### WHAT IS NEEDED
Output an exact reproduction of the data.

### DATA SECTION
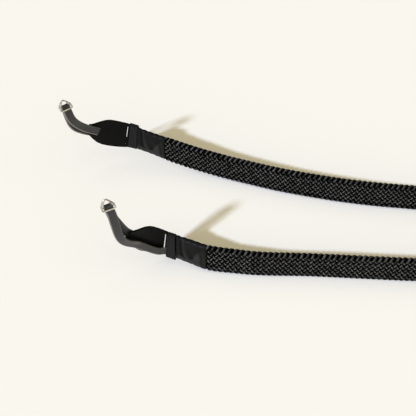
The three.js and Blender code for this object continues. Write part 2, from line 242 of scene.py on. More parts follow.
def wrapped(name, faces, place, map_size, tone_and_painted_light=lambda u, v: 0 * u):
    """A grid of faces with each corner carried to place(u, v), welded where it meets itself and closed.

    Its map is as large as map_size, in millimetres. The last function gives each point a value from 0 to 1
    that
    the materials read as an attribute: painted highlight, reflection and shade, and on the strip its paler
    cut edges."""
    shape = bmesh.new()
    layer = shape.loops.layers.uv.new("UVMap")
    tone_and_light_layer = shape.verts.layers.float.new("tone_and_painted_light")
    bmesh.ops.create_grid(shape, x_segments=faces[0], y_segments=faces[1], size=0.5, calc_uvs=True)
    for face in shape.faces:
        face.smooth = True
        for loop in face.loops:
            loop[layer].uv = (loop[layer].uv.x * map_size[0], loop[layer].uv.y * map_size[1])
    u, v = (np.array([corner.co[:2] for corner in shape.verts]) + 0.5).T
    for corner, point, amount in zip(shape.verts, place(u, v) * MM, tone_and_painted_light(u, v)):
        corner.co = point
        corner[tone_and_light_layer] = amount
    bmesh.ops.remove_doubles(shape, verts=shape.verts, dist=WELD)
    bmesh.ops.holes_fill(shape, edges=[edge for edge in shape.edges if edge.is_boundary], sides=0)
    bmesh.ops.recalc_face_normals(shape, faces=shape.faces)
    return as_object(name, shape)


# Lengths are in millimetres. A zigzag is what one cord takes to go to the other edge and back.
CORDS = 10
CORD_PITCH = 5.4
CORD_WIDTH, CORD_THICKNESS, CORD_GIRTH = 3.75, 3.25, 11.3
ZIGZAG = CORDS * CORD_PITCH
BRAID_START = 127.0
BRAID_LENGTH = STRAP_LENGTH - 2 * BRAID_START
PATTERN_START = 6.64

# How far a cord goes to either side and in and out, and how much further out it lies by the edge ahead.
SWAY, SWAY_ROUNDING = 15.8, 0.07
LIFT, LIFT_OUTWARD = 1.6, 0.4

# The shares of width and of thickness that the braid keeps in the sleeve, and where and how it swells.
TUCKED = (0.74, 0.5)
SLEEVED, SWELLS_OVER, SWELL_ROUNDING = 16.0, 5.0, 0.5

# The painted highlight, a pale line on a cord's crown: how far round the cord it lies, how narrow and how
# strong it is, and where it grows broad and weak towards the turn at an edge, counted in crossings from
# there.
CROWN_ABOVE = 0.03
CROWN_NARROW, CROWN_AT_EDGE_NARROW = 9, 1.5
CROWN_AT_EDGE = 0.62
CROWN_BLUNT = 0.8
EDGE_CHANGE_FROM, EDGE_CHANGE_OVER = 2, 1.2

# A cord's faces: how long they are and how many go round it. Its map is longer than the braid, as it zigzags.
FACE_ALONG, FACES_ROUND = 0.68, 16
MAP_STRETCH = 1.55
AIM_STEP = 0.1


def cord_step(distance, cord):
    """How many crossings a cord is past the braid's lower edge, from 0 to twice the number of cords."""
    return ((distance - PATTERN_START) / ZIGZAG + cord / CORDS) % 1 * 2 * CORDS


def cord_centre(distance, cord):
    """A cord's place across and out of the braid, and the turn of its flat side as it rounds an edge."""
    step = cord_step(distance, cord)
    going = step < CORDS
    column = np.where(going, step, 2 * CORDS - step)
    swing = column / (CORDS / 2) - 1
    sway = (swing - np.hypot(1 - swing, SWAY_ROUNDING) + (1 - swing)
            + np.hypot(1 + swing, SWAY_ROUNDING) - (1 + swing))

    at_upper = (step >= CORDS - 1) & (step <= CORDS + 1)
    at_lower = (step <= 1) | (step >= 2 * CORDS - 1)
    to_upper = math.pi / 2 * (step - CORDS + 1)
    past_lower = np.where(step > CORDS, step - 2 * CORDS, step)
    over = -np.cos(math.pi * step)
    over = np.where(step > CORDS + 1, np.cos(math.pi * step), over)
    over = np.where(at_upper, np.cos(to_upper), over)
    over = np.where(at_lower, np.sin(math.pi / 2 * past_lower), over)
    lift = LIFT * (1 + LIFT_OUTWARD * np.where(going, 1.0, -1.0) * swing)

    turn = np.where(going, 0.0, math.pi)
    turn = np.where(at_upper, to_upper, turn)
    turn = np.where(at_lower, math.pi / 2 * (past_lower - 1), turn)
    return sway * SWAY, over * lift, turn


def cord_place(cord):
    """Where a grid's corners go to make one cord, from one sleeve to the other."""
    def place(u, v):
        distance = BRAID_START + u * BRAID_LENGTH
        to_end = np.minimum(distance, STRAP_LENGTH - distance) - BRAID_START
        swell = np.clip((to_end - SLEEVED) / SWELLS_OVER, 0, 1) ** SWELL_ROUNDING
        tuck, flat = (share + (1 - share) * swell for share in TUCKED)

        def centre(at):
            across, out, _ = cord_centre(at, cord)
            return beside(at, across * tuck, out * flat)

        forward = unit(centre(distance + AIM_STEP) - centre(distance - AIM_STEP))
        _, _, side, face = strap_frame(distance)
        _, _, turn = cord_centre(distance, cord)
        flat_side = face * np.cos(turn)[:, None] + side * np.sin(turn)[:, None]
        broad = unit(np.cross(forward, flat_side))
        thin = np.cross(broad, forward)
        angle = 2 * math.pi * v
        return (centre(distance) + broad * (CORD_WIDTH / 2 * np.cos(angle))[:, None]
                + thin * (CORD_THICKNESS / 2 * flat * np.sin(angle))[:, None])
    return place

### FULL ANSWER
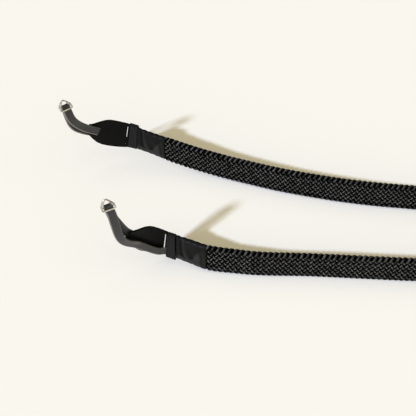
The three.js and Blender code for this object continues. Write part 2, from line 242 of scene.py on. More parts follow.
def wrapped(name, faces, place, map_size, tone_and_painted_light=lambda u, v: 0 * u):
    """A grid of faces with each corner carried to place(u, v), welded where it meets itself and closed.

    Its map is as large as map_size, in millimetres. The last function gives each point a value from 0 to 1
    that
    the materials read as an attribute: painted highlight, reflection and shade, and on the strip its paler
    cut edges."""
    shape = bmesh.new()
    layer = shape.loops.layers.uv.new("UVMap")
    tone_and_light_layer = shape.verts.layers.float.new("tone_and_painted_light")
    bmesh.ops.create_grid(shape, x_segments=faces[0], y_segments=faces[1], size=0.5, calc_uvs=True)
    for face in shape.faces:
        face.smooth = True
        for loop in face.loops:
            loop[layer].uv = (loop[layer].uv.x * map_size[0], loop[layer].uv.y * map_size[1])
    u, v = (np.array([corner.co[:2] for corner in shape.verts]) + 0.5).T
    for corner, point, amount in zip(shape.verts, place(u, v) * MM, tone_and_painted_light(u, v)):
        corner.co = point
        corner[tone_and_light_layer] = amount
    bmesh.ops.remove_doubles(shape, verts=shape.verts, dist=WELD)
    bmesh.ops.holes_fill(shape, edges=[edge for edge in shape.edges if edge.is_boundary], sides=0)
    bmesh.ops.recalc_face_normals(shape, faces=shape.faces)
    return as_object(name, shape)


# Lengths are in millimetres. A zigzag is what one cord takes to go to the other edge and back.
CORDS = 10
CORD_PITCH = 5.4
CORD_WIDTH, CORD_THICKNESS, CORD_GIRTH = 3.75, 3.25, 11.3
ZIGZAG = CORDS * CORD_PITCH
BRAID_START = 127.0
BRAID_LENGTH = STRAP_LENGTH - 2 * BRAID_START
PATTERN_START = 6.64

# How far a cord goes to either side and in and out, and how much further out it lies by the edge ahead.
SWAY, SWAY_ROUNDING = 15.8, 0.07
LIFT, LIFT_OUTWARD = 1.6, 0.4

# The shares of width and of thickness that the braid keeps in the sleeve, and where and how it swells.
TUCKED = (0.74, 0.5)
SLEEVED, SWELLS_OVER, SWELL_ROUNDING = 16.0, 5.0, 0.5

# The painted highlight, a pale line on a cord's crown: how far round the cord it lies, how narrow and how
# strong it is, and where it grows broad and weak towards the turn at an edge, counted in crossings from
# there.
CROWN_ABOVE = 0.03
CROWN_NARROW, CROWN_AT_EDGE_NARROW = 9, 1.5
CROWN_AT_EDGE = 0.62
CROWN_BLUNT = 0.8
EDGE_CHANGE_FROM, EDGE_CHANGE_OVER = 2, 1.2

# A cord's faces: how long they are and how many go round it. Its map is longer than the braid, as it zigzags.
FACE_ALONG, FACES_ROUND = 0.68, 16
MAP_STRETCH = 1.55
AIM_STEP = 0.1


def cord_step(distance, cord):
    """How many crossings a cord is past the braid's lower edge, from 0 to twice the number of cords."""
    return ((distance - PATTERN_START) / ZIGZAG + cord / CORDS) % 1 * 2 * CORDS


def cord_centre(distance, cord):
    """A cord's place across and out of the braid, and the turn of its flat side as it rounds an edge."""
    step = cord_step(distance, cord)
    going = step < CORDS
    column = np.where(going, step, 2 * CORDS - step)
    swing = column / (CORDS / 2) - 1
    sway = (swing - np.hypot(1 - swing, SWAY_ROUNDING) + (1 - swing)
            + np.hypot(1 + swing, SWAY_ROUNDING) - (1 + swing))

    at_upper = (step >= CORDS - 1) & (step <= CORDS + 1)
    at_lower = (step <= 1) | (step >= 2 * CORDS - 1)
    to_upper = math.pi / 2 * (step - CORDS + 1)
    past_lower = np.where(step > CORDS, step - 2 * CORDS, step)
    over = -np.cos(math.pi * step)
    over = np.where(step > CORDS + 1, np.cos(math.pi * step), over)
    over = np.where(at_upper, np.cos(to_upper), over)
    over = np.where(at_lower, np.sin(math.pi / 2 * past_lower), over)
    lift = LIFT * (1 + LIFT_OUTWARD * np.where(going, 1.0, -1.0) * swing)

    turn = np.where(going, 0.0, math.pi)
    turn = np.where(at_upper, to_upper, turn)
    turn = np.where(at_lower, math.pi / 2 * (past_lower - 1), turn)
    return sway * SWAY, over * lift, turn


def cord_place(cord):
    """Where a grid's corners go to make one cord, from one sleeve to the other."""
    def place(u, v):
        distance = BRAID_START + u * BRAID_LENGTH
        to_end = np.minimum(distance, STRAP_LENGTH - distance) - BRAID_START
        swell = np.clip((to_end - SLEEVED) / SWELLS_OVER, 0, 1) ** SWELL_ROUNDING
        tuck, flat = (share + (1 - share) * swell for share in TUCKED)

        def centre(at):
            across, out, _ = cord_centre(at, cord)
            return beside(at, across * tuck, out * flat)

        forward = unit(centre(distance + AIM_STEP) - centre(distance - AIM_STEP))
        _, _, side, face = strap_frame(distance)
        _, _, turn = cord_centre(distance, cord)
        flat_side = face * np.cos(turn)[:, None] + side * np.sin(turn)[:, None]
        broad = unit(np.cross(forward, flat_side))
        thin = np.cross(broad, forward)
        angle = 2 * math.pi * v
        return (centre(distance) + broad * (CORD_WIDTH / 2 * np.cos(angle))[:, None]
                + thin * (CORD_THICKNESS / 2 * flat * np.sin(angle))[:, None])
    return place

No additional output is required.